Yesterday, the Arizona House passed an omni-bus anti-choice law that included a ban on abortion past 20 weeks. These 20 week bans are all the rage now in anti-choice legislating, and proposals for 20 week bans have been popping up all over the country in the last few years. The fact that this most recent ban passed in Arizona, however, hit a nerve.
As you probably know, Arizona has one of the harshest anti-immigrant laws in the nation. And laws that criminalize immigrants and create harsh enforcement procedures do damage on a lot of fronts: they split families, they cost a lot of money. But anti-immigrant sentiment also has an effect on health. It is laws like these and the sentiment behind them that put up barriers to health care access for immigrants. Many immigrants, even some with legal documentation, cannot access public health care programs like Medicaid even if otherwise eligible; others who have found places where they could access health care that is affordable avoid going for fear that accessing this care will alert immigration authorities, or because the authorities have set up shop and are waiting outside the clinic (a practice our activists have witnessed and told us about).
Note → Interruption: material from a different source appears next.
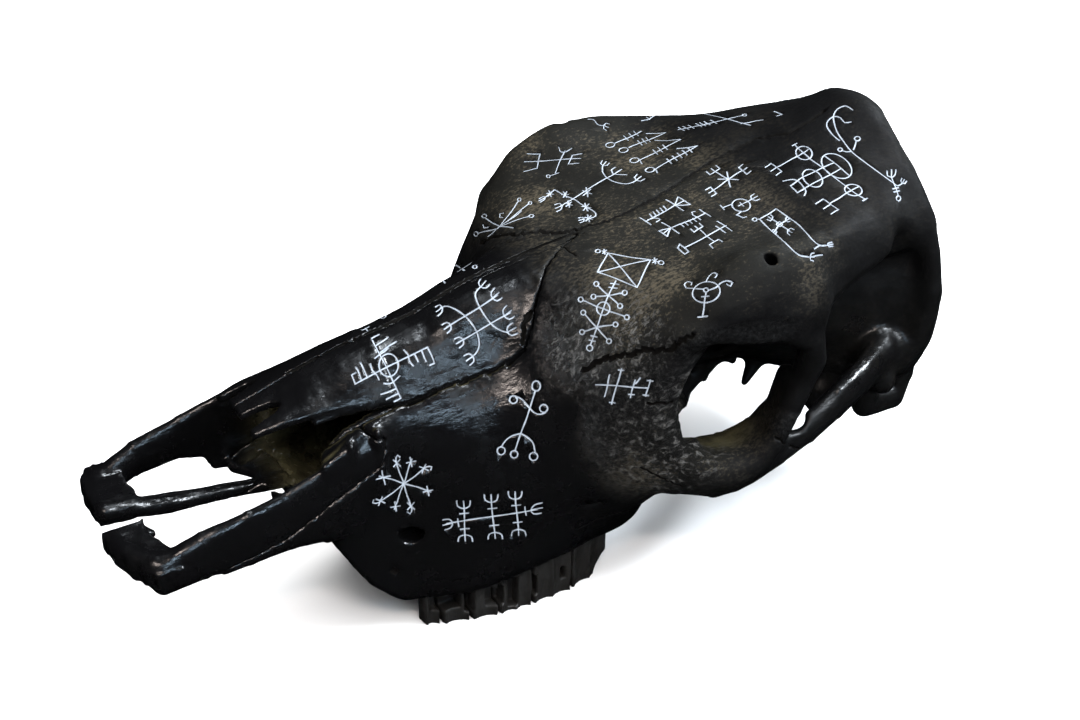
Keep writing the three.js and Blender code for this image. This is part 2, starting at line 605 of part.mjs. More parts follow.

And abortion is health care.
You see, there are many barriers to obtaining safe, legal abortion services, and access to health care is a huge issue for immigrant women. Barriers to health care add time: time to gather up the money for the procedure, time to travel to a location where there is a provider, waiting periods, ultrasound appointments…it all adds up. For immigrant women in states like Arizona, who face many barriers in obtaining health care and abortion services, it takes time to get all the ducks in a row to get the services they need, and this ban will impact them the hardest. An abortion is not cheap, and it only gets more expensive as the weeks keep moving along; a woman may have gathered what she thinks is enough money for a procedure only to find that the price has gone up, meaning she will need more time – during which the procedure just gets more expensive.
It’s important to look at all of these systems together, for they paint a picture of who will be most affected. As usual, it is low-income women and immigrant women.